If I told you Edgar Wright’s Last Night in Soho was a soundtrack movie, would you understand what I meant? It’s not just a movie with a lot of music cues or with a great soundtrack. A soundtrack movie is a movie that feels like a 90-minute mixtape, the cinematic equivalent of someone putting a pair of headphones on your head and saying, “You gotta listen to this.” Garden State, which features literally that exact scene, is the crowning example of a soundtrack movie. Others include Marie Antionette, Guardians of the Galaxy, and, as my friends at This Had Oscar Buzz recently pointed out, anything by Cameron Crowe. (When that same spirit bleeds into the production design and cinematography, a soundtrack movie becomes a dollhouse movie. Wes Anderson makes a lot of dollhouse movies.)
So, yes, Last Night in Soho, which had its North American premiere at TIFF on Friday, is Wright’s soundtrack movie, even more so than Baby Driver, which had its main character shout out the Jon Spencer Blues Explosion in the opening scene. It follows Eloise Turner (Thomasin McKenzie), a naïve fashion student in London who is obsessed with the Swinging ’60s. (She was raised by her grandmother, see, after her mother died in tragic circumstances …) The country mouse Eloise doesn’t fit in with her big-city classmates, so she rents a room in Soho thta comes with a unique amenity: Every night after she falls asleep, she wakes up as Sandie (Anya Taylor-Joy), an aspiring singer living in the same flat in 1965. For a girl steeped in ’60s nostalgia, it’s quite literally a dream come true — until the spirit of the past starts bleeding into the present with disturbing consequences. Finally, cinema has blessed us with a second Miss Turner, who best start believin’ in ghost stories because she’s in one!
Without spoiling too much, Eloise thinks she’s in “Waterloo Sunset” London but finds she’s actually in a meaner, grittier London: the London of the Profumo affair, of the Krays, of Alfie (a movie that’s remembered as a fun, sexy romp and that only upon a rewatch will you recall is incredibly depressing). But the good news is both Londons had amazing music, and the movie gives us a feast of mid-’60s pop. Unlike, say, Cruella, which was content to simply trot out the old hits, Last Night in Soho has fun putting its own spin on the period classics — Sandie’s breathy rendition of Petula Clark’s “Downtown,” a party scene where the Kinks in Eloise’s headphones blend with modern grime, a stunning dance sequence where the two girls seamlessly swap places, which Wright afterward revealed was done entirely in camera. He pulls the ultimate soundtrack-movie gag of using the less-famous versions of iconic songs — in this case, two ’60s titles whose covers became big hits in the ’80s, Sandie Shaw’s “(There’s) Always Something There to Remind Me” and James Ray’s “Got My Mind Set on You.” You can almost feel the director winking at you: You’ve heard the original, of course — haven’t you?

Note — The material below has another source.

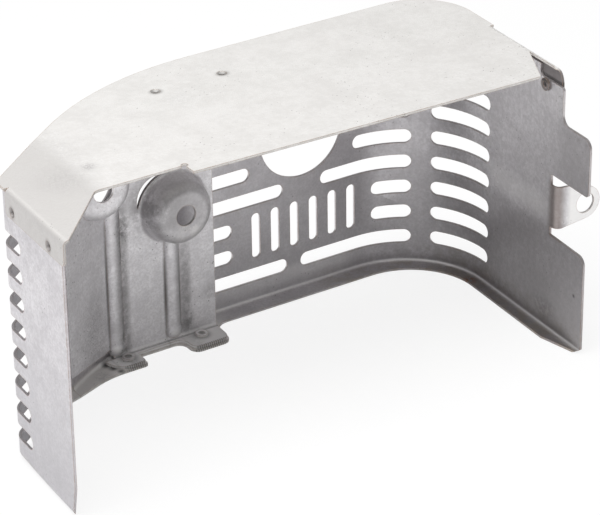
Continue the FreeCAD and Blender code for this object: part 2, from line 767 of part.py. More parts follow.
def wing():
    sheet_strip = strip("wing_strip", wing_path("wing_path", False, 1), "-bracket_gauge")
    whole = place(extrude("wing_blank", sheet_strip, f"{bracket_high} - wing_bottom"), z="wing_bottom")
    beyond_end = "bracket_fold - 2 * bracket_end"
    below = extrude("wing_trim", outline("wing_trim_plan", [
        ("-bracket_fold", "0", None),
        ("-bracket_fold", "wing_bottom", None),
        (beyond_end, "wing_bottom + 2 * wing_rise", None),
        (beyond_end, "0", None),
    ], plane=front), "10 * margin", (0, -1, 0))
    return cut("wing", whole, below)


# A boss turned about its own axis: the outer form, and the well pressed into it from behind.
slope = "((boss_base_radius - boss_face_radius) / boss_height)"
radial_gauge = f"bracket_gauge * sqrt(1 + {slope} ^ 2)"


def turned_about_y(name, corners, x, z):
    turned_solid = make("Part::Revolution", name, Source=outline(name + "_profile", corners), Solid=True)
    turned_solid.Axis = FreeCAD.Vector(0, 1, 0)
    turned_solid.Angle = 360
    return place(turned_solid, x, "0", z)


def boss(name, x, z):
    face = f"{bracket_front} - boss_height"
    flare = "boss_base_radius + boss_flare"
    outer = turned_about_y(name, [
        ("0", "-bracket_setback - bracket_gauge / 2", None),
        (flare, "-bracket_setback - bracket_gauge / 2", None),
        (flare, bracket_front, None),
        ("boss_base_radius", bracket_front, "boss_base_rounding"),
        ("boss_face_radius", face, "boss_rounding"),
        ("0", face, None),
    ], x, z)
    behind = "-bracket_setback + seam"
    well = turned_about_y(name + "_well", [
        ("0", behind, None),
        (f"boss_base_radius + {slope} * (bracket_gauge + seam) - {radial_gauge}", behind, None),
        (f"boss_face_radius + {slope} * bracket_gauge - {radial_gauge}", f"{face} + bracket_gauge",
         "boss_rounding - bracket_gauge"),
        ("0", f"{face} + bracket_gauge", None),
    ], x, z)
    hole = rod(name + "_hole", "boss_hole_radius", "8 * margin", (x, "0", z), front)
    return outer, well, hole


# A half-round stiffening bead from the foot up to a boss, with a knuckle on the bend at its foot.
bead_radius = "((bead_width ^ 2 / 4 + bead_height ^ 2) / (2 * bead_height))"


def bead(name, x, boss_z):
    axis = f"{bracket_front} + {bead_radius} - bead_height"
    length = f"{boss_z} - boss_base_radius + margin - bead_foot"
    shapes = []
    for kind, inset in (("", "0"), ("_groove", "bracket_gauge")):
        radius = f"{bead_radius} - {inset}"
        run = rod(name + kind, radius, length, (x, axis, "bead_foot"))
        ball = make("Part::Sphere", name + kind + "_knuckle", Radius=f"{radius} + knuckle_rise")
        shapes.append([run, place(ball, x, axis, "bead_foot")])
    return shapes


def bracket():
    right_boss, right_well, right_hole = boss("right_boss", "-right_boss_x", "right_boss_z")
    left_boss, left_well, left_hole = boss("left_boss", "-left_boss_x", "left_boss_z")
    right_bead, right_groove = bead("right_bead", "-right_bead_x", "right_boss_z")
    left_bead, left_groove = bead("left_bead", "-left_bead_x", "left_boss_z")
    behind = extrude("behind_bracket", wing_path("behind_path", True, 2), "cover_height + margin")
    beyond = box("beyond_bracket", "-bracket_right", "-10 * margin", "0", "4 * margin", "12 * margin",
                 "cover_height")
    bosses = cut("bosses", fuse("boss_forms", right_boss, left_boss), behind, beyond)
    in_front = box("in_front", "-bracket_end", "-8 * margin", "0", "bracket_end",
                   "8 * margin - bracket_setback - bracket_gauge / 2", "cover_height")
    beads = common("beads", fuse("bead_forms", *right_bead, *left_bead), in_front)
    slit_x = "-right_boss_x + slit_shift * cos(slit_angle * 1 deg)"
    slit_z = "right_boss_z + slit_shift * sin(slit_angle * 1 deg)"
    disc = rod("slit_disc", "slit_radius", "margin", (slit_x, "-bracket_setback + margin / 2", slit_z), front)
    core = rod("slit_core", "boss_base_radius + slit_clearance", "3 * margin",
               ("-right_boss_x", "0", "right_boss_z"), front)
    slit = cut("slit", disc, core)
    relief = box("foot_relief", "-foot_left", bend_end, "0", "2 * bracket_gauge", "2 * margin", "bead_foot")
    holes = [eyelet_hole("bracket_" + name, point, floor) for name, point in lip_rivets.items()]
    holes += [eyelet_hole("bracket_" + name, point, down) for name, point in shelf_rivets.items()]
    blank = fuse("bracket_blank", *bracket_core(), wing(), bosses, beads)
    return cut("bracket", blank, right_well, left_well, right_hole, left_hole, *right_groove, *left_groove,
               slit, relief, *holes)


# The overall box runs from the left flange to the ear's end, and from the right tab to the cover's back edge.
leftmost = left_x("left_flange_front", "2 * gauge + seam")
rightmost = right_x("ear_plane") + " + ear_reach + ear_end_radius"
middle_y = "(gauge + cover_overhang - tab_front) / 2"

parts = {"perforated_wrap": wrap(), "top_cover": cover(), "mounting_bracket": bracket()}
for label, thing in parts.items():
    thing.Label = label
    place(thing, f"-({leftmost} + {rightmost}) / 2", f"-({middle_y})")
doc.recompute()
for thing in doc.Objects:
    if "Invalid" in thing.State or "Error" in thing.State:
        raise RuntimeError(f"{thing.Name} failed: {thing.State}")
for label, thing in parts.items():
    if thing.Shape.isNull() or not thing.Shape.isValid():
        raise RuntimeError(f"{label} has no valid shape")
    print(label, len(thing.Shape.Solids), "solid,", round(thing.Shape.Volume / 1000, 2), "cm3")
os.makedirs("parts", exist_ok=True)
for label, thing in parts.items():
    thing.Shape.exportStep(f"parts/{label}.step")
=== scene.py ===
import math
import bpy
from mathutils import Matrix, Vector


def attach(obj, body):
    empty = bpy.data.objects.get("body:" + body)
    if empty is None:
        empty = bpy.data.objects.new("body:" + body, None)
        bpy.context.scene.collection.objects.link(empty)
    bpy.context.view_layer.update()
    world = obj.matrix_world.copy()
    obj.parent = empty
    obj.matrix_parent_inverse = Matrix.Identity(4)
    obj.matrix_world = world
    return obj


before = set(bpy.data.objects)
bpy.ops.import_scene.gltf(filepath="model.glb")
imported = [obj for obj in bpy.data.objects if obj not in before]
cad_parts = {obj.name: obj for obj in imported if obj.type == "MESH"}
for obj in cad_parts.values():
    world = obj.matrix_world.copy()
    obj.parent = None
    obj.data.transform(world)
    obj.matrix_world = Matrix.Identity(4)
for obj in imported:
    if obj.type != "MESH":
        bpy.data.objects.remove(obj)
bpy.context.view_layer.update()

scene = bpy.context.scene


# A shader socket that takes part in plain sums: each operator adds one Math node.
class Wire:
    def __init__(self, graph, socket):
        self.graph = graph
        self.socket = socket

    def maths(self, operation, first, second):
        return self.graph.node("Math", {"operation": operation},
                               {"Value": first, "Value_001": second})

    def __add__(self, other):
        return self.maths("ADD", self, other)

    def __radd__(self, other):
        return self.maths("ADD", other, self)

    def __sub__(self, other):
        return self.maths("SUBTRACT", self, other)

    def __rsub__(self, other):
        return self.maths("SUBTRACT", other, self)

    def __mul__(self, other):
        return self.maths("MULTIPLY", self, other)

    def __rmul__(self, other):
        return self.maths("MULTIPLY", other, self)


# The node tree of one material. Sockets are named by their identifiers.
class Graph:
    def __init__(self, name):
        self.material = bpy.data.materials.new(name)
        self.material.use_nodes = True
        self.tree = self.material.node_tree
        self.tree.nodes.clear()

    def socketNamed(self, sockets, identifier):
        return next(socket for socket in sockets if socket.identifier == identifier)

    # Adds a node. Its settings are set first, then each socket gets a number, a colour or a link.
    # Without a named output, the wire comes from the first one.
    def node(self, kind, settings, sockets, output=None):
        made = self.tree.nodes.new("ShaderNode" + kind)
        for setting, content in settings.items():
            setattr(made, setting, content)
        for identifier, content in sockets.items():
            socket = self.socketNamed(made.inputs, identifier)
            if isinstance(content, Wire):
                self.tree.links.new(content.socket, socket)
            else:
                socket.default_value = content
        if output:
            return Wire(self, self.socketNamed(made.outputs, output))
        return Wire(self, made.outputs[0]) if made.outputs else None

    # Where a value lies between two others, from 0 to 1.
    def between(self, value, low, high):
        return self.node("MapRange", {"interpolation_type": "SMOOTHSTEP", "clamp": True},
                         {"Value": value, "From Min": low, "From Max": high})

    # A colour is a wire or three numbers.
    def blendColour(self, share, first, second):
        if not isinstance(first, Wire):
            first = (*first, 1.0)
        if not isinstance(second, Wire):
            second = (*second, 1.0)
        return self.node("Mix", {"data_type": "RGBA", "blend_type": "MIX", "clamp_factor": True},
                         {"Factor_Float": share, "A_Color": first, "B_Color": second},
                         "Result_Color")

    def vectorMaths(self, operation, first, second):
        return self.node("VectorMath", {"operation": operation},
                         {"Vector": first, "Vector_001": second})

    def noise(self, vector, scale, detail=4.0, roughness=0.7):
        return self.node("TexNoise", {}, {"Vector": vector, "Scale": scale, "Detail": detail,
                                          "Roughness": roughness})

    # 1 in the middle of a soft round spot, 0 beyond its radius.
    def spot(self, point, middle, radius, stretch):
        offset = self.vectorMaths("SUBTRACT", point, middle)
        scaled = self.vectorMaths("MULTIPLY", offset, stretch)
        distance = self.node("VectorMath", {"operation": "LENGTH"}, {"Vector": scaled}, "Value")
        return 1 - self.between(distance, 0.0, radius)

    # 1 inside a box, 0 outside it. Its borders are soft for that far to each side, axis by axis.
    def field(self, point, low, high, soft):
        sides = []
        for axis, start, end, border in zip("XYZ", low, high, soft):
            along = self.node("SeparateXYZ", {}, {"Vector": point}, axis)
            rise = self.between(along, start - border, start + border)
            fall = self.between(along, end - border, end + border)
            sides.append(rise * (1 - fall))
        return sides[0] * sides[1] * sides[2]

    # Raises a mask, so that the effect never goes away entirely.
    def lifted(self, mask, least):
        return mask * (1 - least) + least

    def finish(self, sockets):
        shader = self.node("BsdfPrincipled", {}, sockets)
        self.node("OutputMaterial", {}, {"Surface": shader})
        return self.material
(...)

Aside from its music, the film is a feat of casting —and not only in its pairing of McKenzie and Taylor-Joy, the industry’s favorite young actresses of the moment. As part of his homage to ’60s British cinema, Wright fills out the ensemble with stars of yesteryear. Rita Tushingham, who broke out as a teen star in A Taste of Honey, is Eloise’s grandma; hunky Terence Stamp is a punter with a secret; the late, great Diana Rigg is the landlady, who gets the film’s best line. When Eloise tearfully informs her she thinks someone once died in the bedroom, she responds, “This is London. Someone has died in every room.”
It’s this sort of thing that, throughout Last Night in Soho, made me keep thinking of another movie: Fred Schipisi’s Last Orders. That film, which premiered at TIFF exactly 20 years ago, got a lot of poignancy out of casting young guns from ’60s classics — Michael Caine, David Hemmings, Tom Courtenay — as old men grappling with aging and loss. (It got still more from the fact that it was playing the morning the Twin Towers collapsed.) The two films don’t have all that much in common, since one is a middlebrow literary adaptation and the other pulpy psychological horror. But they bookend a period when the ’60s were gradually fading from living memory, transforming from people’s actual experience into a meaning passed down solely through pop-culture iconography. Last Night in Soho’s greatest trick is that it is both an analysis and an example of this phenomenon. What’s it all about, Edgar?